Je suis en congés maladie cette semaine et c’est l’occasion pour moi de faire un peu de pédagogie. La raison, c’est que j’en ai marre des gens. Bon, c’est aussi parce que je fais une rechute depuis le mois de mai, avec des hauts et des bas. Et le bas, cette fois, c’est que j’en ai marre des gens.
Chaque personne travaillant au contact du public peut en avoir régulièrement marre des gens, surtout quand les derniers congés sont loin. Marre d’entendre la même question vingt fois par jour, marre de gérer l’agressivité des clients, patients ou autres, marre du bruit, marre de devoir être disponible plusieurs heures par jour et d’entendre sans arrêt « Madame, s’il vous plaît? ». Dans ces cas-là, les vacances font du bien et on revient avec une patience d’ange (ou presque).

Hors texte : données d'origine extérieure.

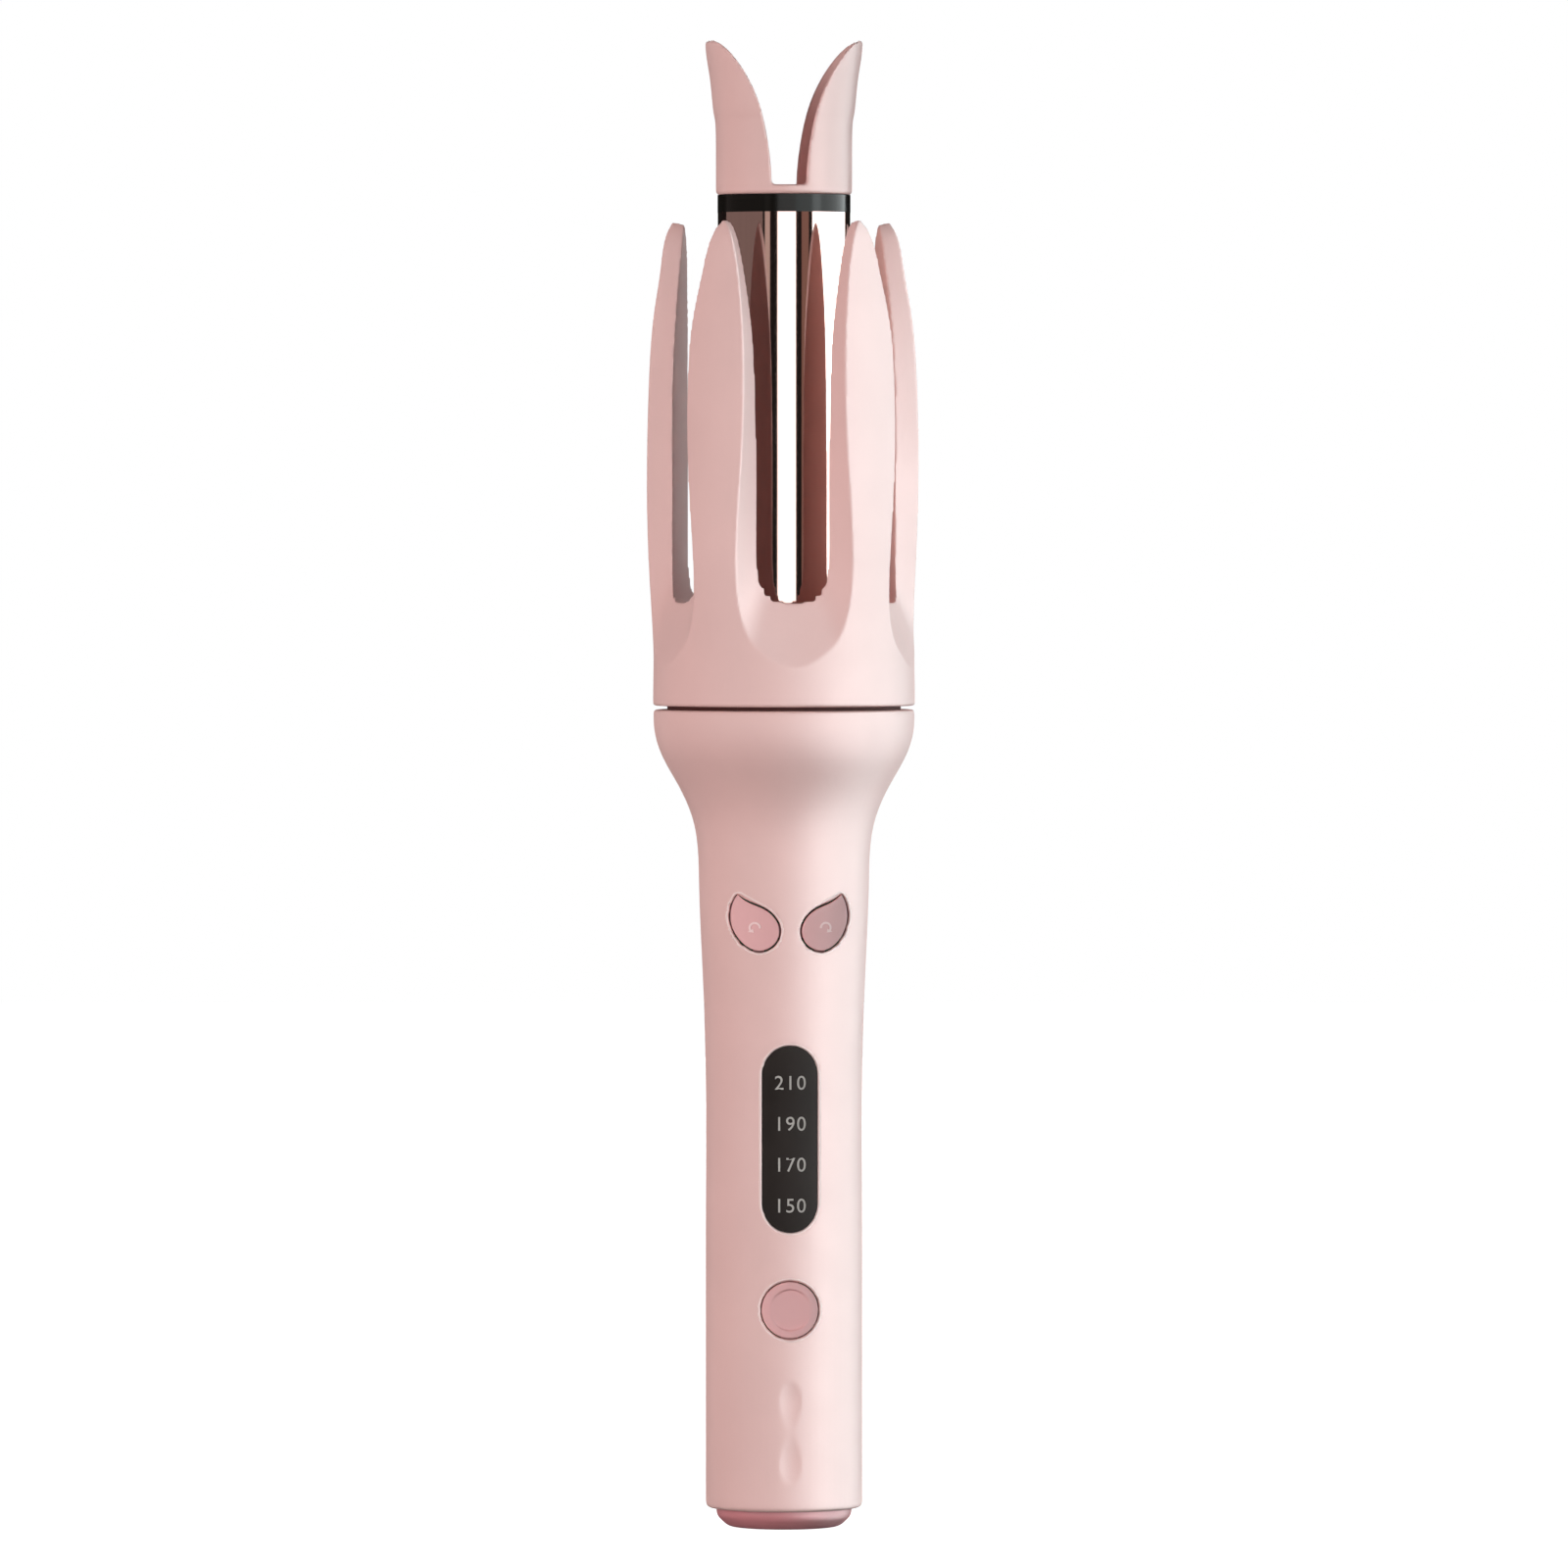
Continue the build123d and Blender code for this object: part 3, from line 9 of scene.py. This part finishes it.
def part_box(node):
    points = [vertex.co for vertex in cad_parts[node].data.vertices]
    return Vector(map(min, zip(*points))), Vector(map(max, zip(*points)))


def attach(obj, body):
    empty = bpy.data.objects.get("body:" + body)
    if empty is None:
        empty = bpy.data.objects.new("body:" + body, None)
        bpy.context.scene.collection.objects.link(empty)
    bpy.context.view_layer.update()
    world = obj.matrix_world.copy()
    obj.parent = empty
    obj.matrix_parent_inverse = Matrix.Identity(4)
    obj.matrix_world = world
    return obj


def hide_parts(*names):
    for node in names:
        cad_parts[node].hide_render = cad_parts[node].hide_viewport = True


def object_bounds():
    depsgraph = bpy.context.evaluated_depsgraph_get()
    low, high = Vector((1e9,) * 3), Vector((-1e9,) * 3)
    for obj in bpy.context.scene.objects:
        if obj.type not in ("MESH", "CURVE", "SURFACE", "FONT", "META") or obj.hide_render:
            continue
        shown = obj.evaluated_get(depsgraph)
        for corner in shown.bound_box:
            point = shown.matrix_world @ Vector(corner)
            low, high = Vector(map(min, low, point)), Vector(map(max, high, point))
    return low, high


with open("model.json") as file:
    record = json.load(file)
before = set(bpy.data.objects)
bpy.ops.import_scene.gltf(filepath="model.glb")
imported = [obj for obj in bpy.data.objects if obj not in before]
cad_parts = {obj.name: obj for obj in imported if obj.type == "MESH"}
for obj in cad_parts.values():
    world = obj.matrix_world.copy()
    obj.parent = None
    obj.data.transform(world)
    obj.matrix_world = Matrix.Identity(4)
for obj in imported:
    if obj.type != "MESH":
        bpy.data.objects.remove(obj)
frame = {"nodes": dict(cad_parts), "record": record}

MM = 0.001
CAD_LO, CAD_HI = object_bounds()
NODES = frame["nodes"]
BODY_OF = {node: body for body, nodes in frame["record"]["behaviour"]["bodies"].items() for node in nodes}
SLOT_OF = {part["node"]: part["material_slot"] for part in frame["record"]["subparts"]}


# ---------------------------------------------------------------- materials
def new_material(name):
    mat = bpy.data.materials.new(name)
    mat.use_nodes = True
    tree = mat.node_tree
    shader = tree.nodes["Principled BSDF"]
    coords = tree.nodes.new("ShaderNodeTexCoord").outputs["Object"]
    return mat, tree, shader, coords


def noise(tree, coords, per_metre, detail=3.0):
    node = tree.nodes.new("ShaderNodeTexNoise")
    node.inputs["Scale"].default_value = per_metre
    node.inputs["Detail"].default_value = detail
    tree.links.new(coords, node.inputs["Vector"])
    return node.outputs["Fac"]


def ramp(tree, value, stops):
    node = tree.nodes.new("ShaderNodeValToRGB")
    elements = node.color_ramp.elements
    while len(elements) < len(stops):
        elements.new(0.5)
    for element, (place, colour) in zip(elements, stops):
        element.position = place
        element.color = (*colour, 1.0)
    tree.links.new(value, node.inputs["Fac"])
    return node.outputs["Color"]


def spread(tree, value, low, high):
    node = tree.nodes.new("ShaderNodeMapRange")
    node.inputs["To Min"].default_value = low
    node.inputs["To Max"].default_value = high
    tree.links.new(value, node.inputs["Value"])
    return node.outputs["Result"]


def bump(tree, shader, value, depth):
    node = tree.nodes.new("ShaderNodeBump")
    node.inputs["Distance"].default_value = depth
    node.inputs["Strength"].default_value = 1.0
    tree.links.new(value, node.inputs["Height"])
    tree.links.new(node.outputs["Normal"], shader.inputs["Normal"])


def shade(colour, factor):
    return tuple(min(1.0, c * factor) for c in colour)


CLOUDS_PER_METRE = 45
GLOSS_PATCHES_PER_METRE = 160
GLOSS_SPREAD = 0.05
COAT_ROUGHNESS = 0.15
METAL_MARKS_PER_METRE = 900


def moulded(name, colour, roughness, grain=2600, depth=0.00001, variation=0.03, coat=0.0, specular=0.5):
    """Moulded plastic: slightly cloudy colour, uneven gloss and a fine spark-eroded grain."""
    mat, tree, shader, coords = new_material(name)
    stops = [(0.3, shade(colour, 1 - variation)), (0.7, shade(colour, 1 + variation))]
    tree.links.new(ramp(tree, noise(tree, coords, CLOUDS_PER_METRE), stops), shader.inputs["Base Color"])
    gloss = noise(tree, coords, GLOSS_PATCHES_PER_METRE)
    tree.links.new(spread(tree, gloss, roughness - GLOSS_SPREAD, roughness + GLOSS_SPREAD),
                   shader.inputs["Roughness"])
    shader.inputs["Coat Weight"].default_value = coat
    shader.inputs["Coat Roughness"].default_value = COAT_ROUGHNESS
    shader.inputs["Specular IOR Level"].default_value = specular
    bump(tree, shader, noise(tree, coords, grain, 2.0), depth)
    return mat


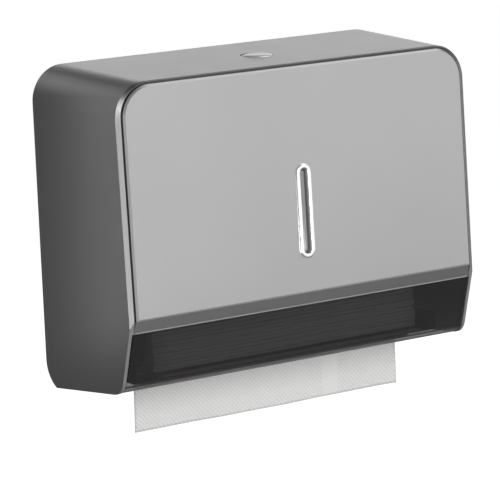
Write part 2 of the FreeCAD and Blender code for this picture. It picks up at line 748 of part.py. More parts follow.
def front_form(name, inset, foot, back):
    """A plate in the front's outline, in front of a leaning face."""
    body = new_body(name)
    profile = sketch(body, name + "_outline", "XZ_Plane", "rim_depth / 2")
    outline(profile, arched(f"{RECESS_SIDE} - {inset}", f"{RECESS_TOP} - {inset}",
                            f"groove_corner - {inset}", foot))
    pad(body, profile, "form_reach - rim_depth / 2")
    trim = sketch(body, name + "_back", "YZ_Plane")
    outline(trim, [
        ("0", LOW),
        (f"-{back(LOW)}", LOW),
        (f"-{back(HIGH)}", HIGH),
        ("0", HIGH),
    ])
    pocket(body, trim, "width * 2", symmetric=True)
    return body


recess_form = front_form("recess_form", "0", "-panel_below - rest_gap", recess_floor)
band_slots = []
for start in (f"-{RECESS_SIDE}", f"{RECESS_SIDE} - groove"):
    band_slot = new_body("band_slot")
    slot_profile = sketch(band_slot, "slot_profile", "YZ_Plane", start)
    outline(slot_profile, [
        (f"-{inner_at('-band_below - 1')} - groove_skin", "-band_below - 1"),
        (f"-{inner_at('-panel_below')} - groove_skin", "-panel_below"),
        ("-form_reach", "-panel_below"),
        ("-form_reach", "-band_below - 1"),
    ])
    pad(band_slot, slot_profile, "groove")
    band_slots.append(band_slot)

SIGHT_SPOT = (f"({rim_at('sight_height')} + panel_proud)", "sight_height")
SLOT_LENGTH = "(sight_length - 2 * sight_border)"
NECK_LENGTH = f"({SLOT_LENGTH} + sight_neck - sight_opening)"

sight_hole = new_body("sight_hole")
sight_hole_outline = sketch(sight_hole, "sight_hole_outline", "XY_Plane")
outline(sight_hole_outline, slot_outline("sight_neck + 2 * sight_play", f"{NECK_LENGTH} + 2 * sight_play"))
pad(sight_hole, sight_hole_outline, "form_reach / 4", symmetric=True)
on_front(sight_hole, *SIGHT_SPOT)

keep("cover_shell", cut("cover_shell", fuse("shell_with_bosses", [bare_shell, ribs] + bosses),
                        holes + [recess_form, sight_hole] + band_slots))

# Front panel: a shallow pan with a rounded edge and four locating pegs


def panel_back(height):
    """Depth of the panel's rear face at a height."""
    return f"({recess_floor(height)} + glue_gap)"


def panel_face(height):
    """Depth of the panel's front face at a height."""
    return f"({rim_at(height)} + panel_proud)"


def panel_inside(height):
    """Depth of the back of the panel's skin at a height."""
    return f"({panel_face(height)} - panel_skin)"


panel_form = front_form("panel_form", "groove", "-panel_below", panel_back)
pocket(panel_form, slab_sketch(panel_form, "panel_trim", panel_face, LOW, HIGH), "width * 2", symmetric=True)
soften("Chamfer", panel_form, "panel_bevel", "panel_bevel",
            lambda edge: near(-edge.CenterOfMass.y, panel_face(str(edge.CenterOfMass.z))))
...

Alors, quelle est la différence entre ce ras-le-bol que je connais aussi quand je vais bien, et le fait d’en avoir marre des gens quand on est schizophrène? Elle est fondamentale, même si on utilise les mêmes mots pour en parler.
En crise psychotique, ce n’est pas seulement que j’en ai marre des gens, c’est qu’être au milieu d’eux est insupportable. L’angoisse est là dès le matin, dévorante. Trop de bruit, trop de gens autour de moi et le monde se met à tourner, les mots à se mélanger, mon regard à fuir, mes mains à trembler. Je me mords en douce pour ne pas hurler. Je ne peux faire bonne figure que si je prends un anxiolytique. Je commence à me dire que les autres disent du mal de moi, que je suis un poids pour mon médecin, que si je n’arrête pas de me tordre les mains les gens vont savoir que je suis psychotique. Je peux me mettre à pleurer dans la salle d’attente du médecin parce que les gens qui parlent à la radio me rendent folle. J’ai besoin de boule Quies au cas où des enfants crieraient trop fort dans les jardins pendant que je lis sur mon lit. Oui, parce que ce n’est pas seulement un trop plein au travail, c’est un besoin de calme et de solitude permanent. Je choisis l’heure où je sortirai acheter mes cigarettes en fonction du monde qu’il y aura en rue à ce moment-là. Je ne peux pas sortir sans mon I-Pod, j’en ai besoin au cas où des gens téléphoneraient dans le train ou crieraient dans la rue. Je ne supporte le bruit que si je le choisis. Je ne me sens en sécurité que chez moi, au calme, sans personne.
Je n’ai pas juste besoin de me reposer, j’ai un besoin vital de calme et de solitude pour ne pas devenir folle.